When I go to the super market I walk past thousands of products which I'm not interested in. The same for any store or virtual market place. So it's not about $5 being a "considerable" amount.
But search is not just another service, a hardly noticeable addition to the daily internet experience. Much like a browser is not just another app you barely use.
Search is central to my internet experience. If there is one service worth paying for, it should be search. But for that it should be better enough than ad-supported options to be worth the subscription. I think Kagi has got so close that I should start shelling $10/mo for it.
(Another service I think is a no-brainer to pay for is YouTube, mostly because ad-ridden YouTube is insufferable.)

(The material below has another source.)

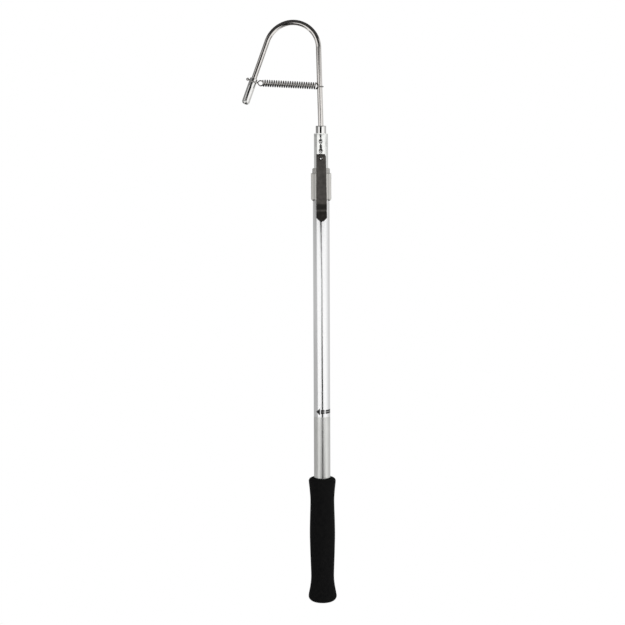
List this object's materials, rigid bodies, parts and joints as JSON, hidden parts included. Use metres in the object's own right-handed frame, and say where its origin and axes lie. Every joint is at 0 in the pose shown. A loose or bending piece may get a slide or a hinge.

If they get 100x the customers on a $2 tier than a $5 tier then yes, they can be profitable.
The question is, could they get 100x? Or even 10x? I don’t know, and I assume they’ve done their homework and believe that they can’t. I just wonder, what if they’re wrong?
Except for these types of services scale is in your favour. A bakery has a high cost of goods sold, whereas services like this tend to have high fixed costs but relatively light costs per customer. So scale is very much to your advantage (within reason).
because they have to pay for queries to other APIs for each search, COGS is relatively high I think, which is counterintuitive for a web product like this.
But then - a few bucks a month turns out to be $5/month, and that comes with a limit of 300 searches/month. That's an average of just 10 a day and while in practice I probably wouldn't actually hit that limit it's uncomfortably low enough that the added fiction of each search having a tangible cost is just a non-starter.
I can't help feel that when the competition is free - and on precisely the recognition that people don't pay for search - that a more aggressive $2 tier for personal customers could get a much wider penumbra of folk such as myself over the line, rather than be yet another $5 service that when applied consistently actually start to add up.